6 . The isolating decoupler as in claim 5 , wherein the
bearing is disposed at a midpoint of a pulley load
bearing portion.
7 . An isolating decoupler comprising:
a shaft;
a pulley journalled to the shaft on a bearing
disposed at a midpoint of the pulley load bearing
portion;
a torsion spring engaged with the pulley;
a wrap spring frictionally engageable with the
shaft;
the torsion spring and wrap spring connected in
series such that each is torsionally loaded in a winding
direction;
the wrap spring comprising a variable cross-section
having a first cross sectional dimension and a second
cross sectional dimension; and
the wrap spring temporarily releasable from the
shaft in an overtorque condition by contact with the
pulley urging the wrap spring in an unwinding direction.
8 . An isolating decoupler comprising:
a shaft;
a pulley journalled to the shaft on a bearing
disposed at a midpoint of a pulley load bearing portion;
a torsion spring engaged with the pulley;
a wrap spring disposed radially inward of the
torsion spring, the wrap spring frictionally engageable
with the shaft in a loaded condition;
the torsion spring and wrap spring connected in
series such that each is torsionally loaded in a winding
direction;
the wrap spring comprising a variable cross-section
having a first cross sectional dimension and a second
cross sectional dimension; and
the wrap spring temporarily releasable from the
shaft in an overtorque condition by contact with the
pulley urging the wrap spring in an unwinding direction.
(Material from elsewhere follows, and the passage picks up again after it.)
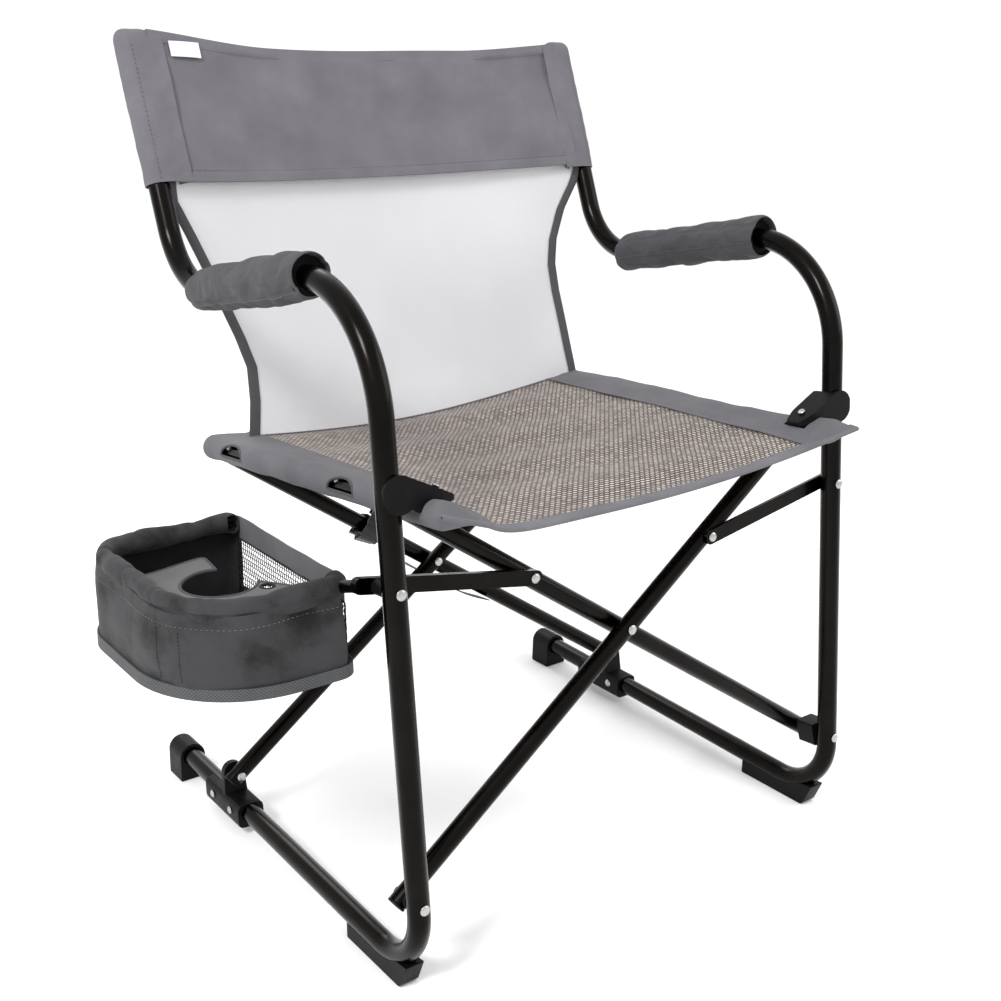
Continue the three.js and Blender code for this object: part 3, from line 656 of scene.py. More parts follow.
for node in sorted(nodes):
    if "rivet" in node or "screw" in node:
        refined(node, ZINC, width=0.0, rounds=2)
    elif "clip" in node:
        refined(node, PLASTIC, width=2.2)
    elif any(part in node for part in ("foot_", "bracket", "plug", "spacer", "washer")):
        refined(node, PLASTIC, width=0.9)
    elif node.startswith("link_") and "rivet" not in node:
        refined(node, BRONZE, width=1.2)

# ---------------------------------------------------------------- seat
SLEEVE_R = 13.0
SLEEVE_D = (-38.5, 426)
CUTOUTS = (356, 124)
CUTOUT_LOW = RAIL_N - 1.5
CUTOUT_TALL = 12.5
CUTOUT_HALF = 24.0
CLIP_HALF = 14.5          # half length of the opening for the clip on the leg
TUBE_ROOM = 2.0           # room round a cross tube that passes through the sleeve
RAIL_SCREW = ((7.6, 6.2), (9.6, 8.0))     # a screw head's two ends, out and up from the rail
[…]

9 . The isolating decoupler as in claim 8 , wherein:
the pulley comprises an inner cylindrical portion
extending in an axial direction, the inner cylindrical
portion engaging the bearing; and
the torsion spring disposed radially outward of the
inner cylindrical portion.
10. The isolating decoupler as in claim 8 , wherein the
torsion spring comprises a radially inward projecting
annular member for engaging the wrap spring.
11. The isolating decoupler as in claim 8 , wherein the
wrap spring comprises a member for temporarily engaging
the pulley in the overtorque condition.